The peak is a blend. Named GP, proactive care for the complex patients, combined with enough access capacity that acute presentations do not back up. Neither extreme works. Both feel logical when you are only looking at one side of the curve.
4. Patient Empowerment and Information-Giving
Shared decision making is the right clinical approach. Informed consent is the right ethical standard. But there is an inverted U here too.
A patient who receives nothing and is just told what to do cannot participate meaningfully in their care. A patient who is handed an 18-page decision aid about statins after a 10-minute consultation is often more anxious and less decided than when they walked in. There is research on this: decision fatigue and information overload can reduce the quality of patient choices, not improve them.

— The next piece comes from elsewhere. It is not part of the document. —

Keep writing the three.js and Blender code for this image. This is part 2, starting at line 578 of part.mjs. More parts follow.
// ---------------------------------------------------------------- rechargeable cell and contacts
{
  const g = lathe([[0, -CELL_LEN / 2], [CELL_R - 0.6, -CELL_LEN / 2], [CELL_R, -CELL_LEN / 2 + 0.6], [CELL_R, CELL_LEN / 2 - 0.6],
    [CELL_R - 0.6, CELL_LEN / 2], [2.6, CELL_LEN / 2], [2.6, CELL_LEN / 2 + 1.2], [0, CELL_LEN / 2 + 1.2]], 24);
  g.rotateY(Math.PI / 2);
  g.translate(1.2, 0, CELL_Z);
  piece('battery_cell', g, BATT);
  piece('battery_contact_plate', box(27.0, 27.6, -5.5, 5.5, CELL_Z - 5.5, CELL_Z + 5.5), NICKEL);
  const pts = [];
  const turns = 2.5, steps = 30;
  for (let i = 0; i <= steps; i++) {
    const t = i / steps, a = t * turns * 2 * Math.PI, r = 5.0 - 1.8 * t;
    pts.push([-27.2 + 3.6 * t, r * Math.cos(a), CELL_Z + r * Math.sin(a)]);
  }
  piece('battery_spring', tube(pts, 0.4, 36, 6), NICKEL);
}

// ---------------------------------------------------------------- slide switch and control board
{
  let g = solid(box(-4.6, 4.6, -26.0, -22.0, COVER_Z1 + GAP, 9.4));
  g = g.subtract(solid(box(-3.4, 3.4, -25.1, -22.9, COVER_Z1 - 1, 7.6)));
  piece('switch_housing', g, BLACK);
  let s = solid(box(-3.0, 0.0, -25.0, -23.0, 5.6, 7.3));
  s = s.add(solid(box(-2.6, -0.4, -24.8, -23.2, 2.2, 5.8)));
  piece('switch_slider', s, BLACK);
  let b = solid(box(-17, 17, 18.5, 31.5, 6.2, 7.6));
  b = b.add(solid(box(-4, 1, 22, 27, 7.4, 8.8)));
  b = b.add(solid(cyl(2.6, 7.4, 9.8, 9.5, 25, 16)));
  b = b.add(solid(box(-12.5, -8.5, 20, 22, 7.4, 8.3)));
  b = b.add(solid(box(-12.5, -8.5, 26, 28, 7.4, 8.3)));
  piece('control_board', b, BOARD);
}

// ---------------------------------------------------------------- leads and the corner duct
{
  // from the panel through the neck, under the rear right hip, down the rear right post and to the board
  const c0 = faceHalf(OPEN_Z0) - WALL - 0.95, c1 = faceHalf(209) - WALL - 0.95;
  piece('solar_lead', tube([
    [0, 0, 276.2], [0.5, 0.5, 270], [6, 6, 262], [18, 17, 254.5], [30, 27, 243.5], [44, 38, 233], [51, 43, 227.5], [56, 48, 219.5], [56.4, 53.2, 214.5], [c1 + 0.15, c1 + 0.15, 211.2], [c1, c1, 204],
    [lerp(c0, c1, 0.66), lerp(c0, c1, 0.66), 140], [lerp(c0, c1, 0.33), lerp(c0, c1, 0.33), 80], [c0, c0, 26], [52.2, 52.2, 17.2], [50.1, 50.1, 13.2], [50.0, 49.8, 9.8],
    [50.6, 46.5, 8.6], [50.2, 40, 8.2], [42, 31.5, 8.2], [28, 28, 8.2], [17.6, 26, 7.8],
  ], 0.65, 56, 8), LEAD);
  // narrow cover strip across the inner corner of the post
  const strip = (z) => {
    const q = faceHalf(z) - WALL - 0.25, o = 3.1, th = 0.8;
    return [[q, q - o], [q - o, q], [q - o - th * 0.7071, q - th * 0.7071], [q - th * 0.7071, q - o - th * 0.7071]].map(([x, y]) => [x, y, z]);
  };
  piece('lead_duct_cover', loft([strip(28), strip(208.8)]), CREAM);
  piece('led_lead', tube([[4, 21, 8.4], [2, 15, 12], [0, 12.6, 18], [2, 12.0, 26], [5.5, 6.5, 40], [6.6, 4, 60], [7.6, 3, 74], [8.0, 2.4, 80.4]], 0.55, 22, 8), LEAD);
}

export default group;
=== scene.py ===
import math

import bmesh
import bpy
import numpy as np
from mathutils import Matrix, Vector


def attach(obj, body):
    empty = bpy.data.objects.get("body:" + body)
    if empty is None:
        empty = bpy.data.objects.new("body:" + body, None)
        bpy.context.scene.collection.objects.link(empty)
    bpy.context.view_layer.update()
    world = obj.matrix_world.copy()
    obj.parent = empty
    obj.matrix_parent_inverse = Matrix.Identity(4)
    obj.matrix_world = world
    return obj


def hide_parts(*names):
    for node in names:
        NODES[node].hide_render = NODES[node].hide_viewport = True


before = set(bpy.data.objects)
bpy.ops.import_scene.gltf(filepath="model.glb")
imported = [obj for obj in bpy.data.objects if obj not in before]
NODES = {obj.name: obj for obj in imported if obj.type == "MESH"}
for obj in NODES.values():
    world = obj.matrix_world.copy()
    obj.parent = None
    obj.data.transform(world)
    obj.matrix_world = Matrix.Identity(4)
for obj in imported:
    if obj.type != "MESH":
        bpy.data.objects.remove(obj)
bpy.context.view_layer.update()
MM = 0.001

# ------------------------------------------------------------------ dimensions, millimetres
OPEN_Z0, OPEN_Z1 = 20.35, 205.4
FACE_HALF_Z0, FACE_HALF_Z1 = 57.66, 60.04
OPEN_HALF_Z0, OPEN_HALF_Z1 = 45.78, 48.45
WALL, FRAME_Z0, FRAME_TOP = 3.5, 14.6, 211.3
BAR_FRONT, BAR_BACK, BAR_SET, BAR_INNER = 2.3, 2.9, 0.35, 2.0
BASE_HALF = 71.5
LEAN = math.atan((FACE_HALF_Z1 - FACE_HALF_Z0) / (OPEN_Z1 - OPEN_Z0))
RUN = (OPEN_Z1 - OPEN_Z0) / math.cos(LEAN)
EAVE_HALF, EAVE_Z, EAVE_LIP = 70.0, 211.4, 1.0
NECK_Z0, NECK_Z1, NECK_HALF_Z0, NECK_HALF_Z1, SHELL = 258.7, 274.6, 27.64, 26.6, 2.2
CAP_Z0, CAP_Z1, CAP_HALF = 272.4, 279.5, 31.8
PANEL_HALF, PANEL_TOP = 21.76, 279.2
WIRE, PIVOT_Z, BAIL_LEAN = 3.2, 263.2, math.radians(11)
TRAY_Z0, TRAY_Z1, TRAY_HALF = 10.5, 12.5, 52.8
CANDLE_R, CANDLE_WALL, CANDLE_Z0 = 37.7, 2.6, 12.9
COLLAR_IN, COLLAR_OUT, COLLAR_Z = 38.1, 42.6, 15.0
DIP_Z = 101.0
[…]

The skill is calibrating the amount of information to the patient’s health literacy, their current emotional state, and the complexity of the decision. More information is not always more empowered.

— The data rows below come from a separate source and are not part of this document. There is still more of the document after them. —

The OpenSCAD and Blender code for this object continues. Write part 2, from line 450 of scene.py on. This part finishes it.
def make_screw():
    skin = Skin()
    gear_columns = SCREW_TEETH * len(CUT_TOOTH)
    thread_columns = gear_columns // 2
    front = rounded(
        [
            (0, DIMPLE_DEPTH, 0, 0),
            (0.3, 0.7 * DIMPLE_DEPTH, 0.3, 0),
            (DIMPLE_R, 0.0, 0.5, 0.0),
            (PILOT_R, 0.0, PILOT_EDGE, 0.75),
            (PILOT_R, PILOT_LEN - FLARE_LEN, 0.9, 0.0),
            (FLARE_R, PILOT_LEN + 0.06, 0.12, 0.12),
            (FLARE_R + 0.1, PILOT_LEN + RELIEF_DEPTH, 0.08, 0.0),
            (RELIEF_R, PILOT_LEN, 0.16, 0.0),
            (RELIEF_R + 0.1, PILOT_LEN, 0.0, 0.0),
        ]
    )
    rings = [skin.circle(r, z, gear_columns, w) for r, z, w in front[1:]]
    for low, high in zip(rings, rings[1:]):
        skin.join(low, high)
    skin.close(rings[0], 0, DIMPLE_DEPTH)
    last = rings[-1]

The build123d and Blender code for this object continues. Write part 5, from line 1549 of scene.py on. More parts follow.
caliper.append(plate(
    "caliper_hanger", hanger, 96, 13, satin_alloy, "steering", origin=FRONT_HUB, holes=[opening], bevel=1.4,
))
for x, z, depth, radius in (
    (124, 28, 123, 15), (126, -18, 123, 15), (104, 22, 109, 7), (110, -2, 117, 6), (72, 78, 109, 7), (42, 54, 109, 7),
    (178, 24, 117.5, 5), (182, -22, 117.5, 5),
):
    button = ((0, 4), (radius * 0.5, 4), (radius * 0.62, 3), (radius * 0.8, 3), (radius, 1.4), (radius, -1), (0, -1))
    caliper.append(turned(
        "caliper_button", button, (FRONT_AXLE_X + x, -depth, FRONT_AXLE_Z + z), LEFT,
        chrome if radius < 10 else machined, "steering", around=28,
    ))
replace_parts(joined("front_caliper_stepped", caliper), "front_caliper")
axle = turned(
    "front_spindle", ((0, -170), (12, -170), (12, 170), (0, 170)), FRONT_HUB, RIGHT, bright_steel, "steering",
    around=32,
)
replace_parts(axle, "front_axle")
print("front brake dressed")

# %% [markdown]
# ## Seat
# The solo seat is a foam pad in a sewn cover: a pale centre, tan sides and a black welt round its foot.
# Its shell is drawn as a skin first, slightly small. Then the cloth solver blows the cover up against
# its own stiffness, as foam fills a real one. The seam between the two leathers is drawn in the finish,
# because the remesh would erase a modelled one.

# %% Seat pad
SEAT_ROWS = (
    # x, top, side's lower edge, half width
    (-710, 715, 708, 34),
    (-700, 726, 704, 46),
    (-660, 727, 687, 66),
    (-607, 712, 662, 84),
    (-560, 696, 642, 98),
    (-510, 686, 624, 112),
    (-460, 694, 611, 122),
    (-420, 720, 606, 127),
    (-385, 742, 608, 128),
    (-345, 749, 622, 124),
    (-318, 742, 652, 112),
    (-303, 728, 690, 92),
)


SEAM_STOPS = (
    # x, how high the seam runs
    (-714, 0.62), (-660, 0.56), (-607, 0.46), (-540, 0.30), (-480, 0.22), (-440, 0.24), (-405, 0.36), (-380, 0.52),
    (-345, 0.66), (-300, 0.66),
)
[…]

5. GP Workload and Performance
This is a personal one, and it is probably familiar.
There is a version of you as a clinician where you are stretched enough that you are engaged, growing, solving real problems. You are making decisions, managing relationships, running the practice alongside your clinical sessions, and you feel the productive edge of pressure. That is the peak of the curve.
Then something tips. A partner or colleague leaves. A CQC inspection lands. The GP trainee has a struggling placement and needs more of your time. The PCN director role lands in your lap. Each one feels manageable alone. Stacked, they push you past the peak.
When that pressure has been building long enough, your decision quality drops before you notice it. You start avoiding the hard conversations because you do not have the bandwidth to manage the aftermath. You start rubber-stamping things rather than interrogating them. That is not laziness. That is what happens when you are operating on the descending arm of the curve.
The fix is not just resilience training or another wellbeing webinar. It is recognising where the peak is and protecting your position relative to it. That means knowing what to stop as clearly as you know what to start.
That is the practical value of this model. It gives you a framework to act on, not just reflect on.
The Practical Takeaway
The inverted U is not a reason to do less. It is a reason to ask where the peak is for the specific thing you are dealing with, in the specific patient or system you are working with. The dangerous assumption is that the relationship between input and output is linear, that more treatment means more benefit, more access means better care, more clinical sessions means more productivity. In reality, the curve bends. It always bends.
Your job, as a clinician and in your personal life, is to find the peak and to know when you are past it.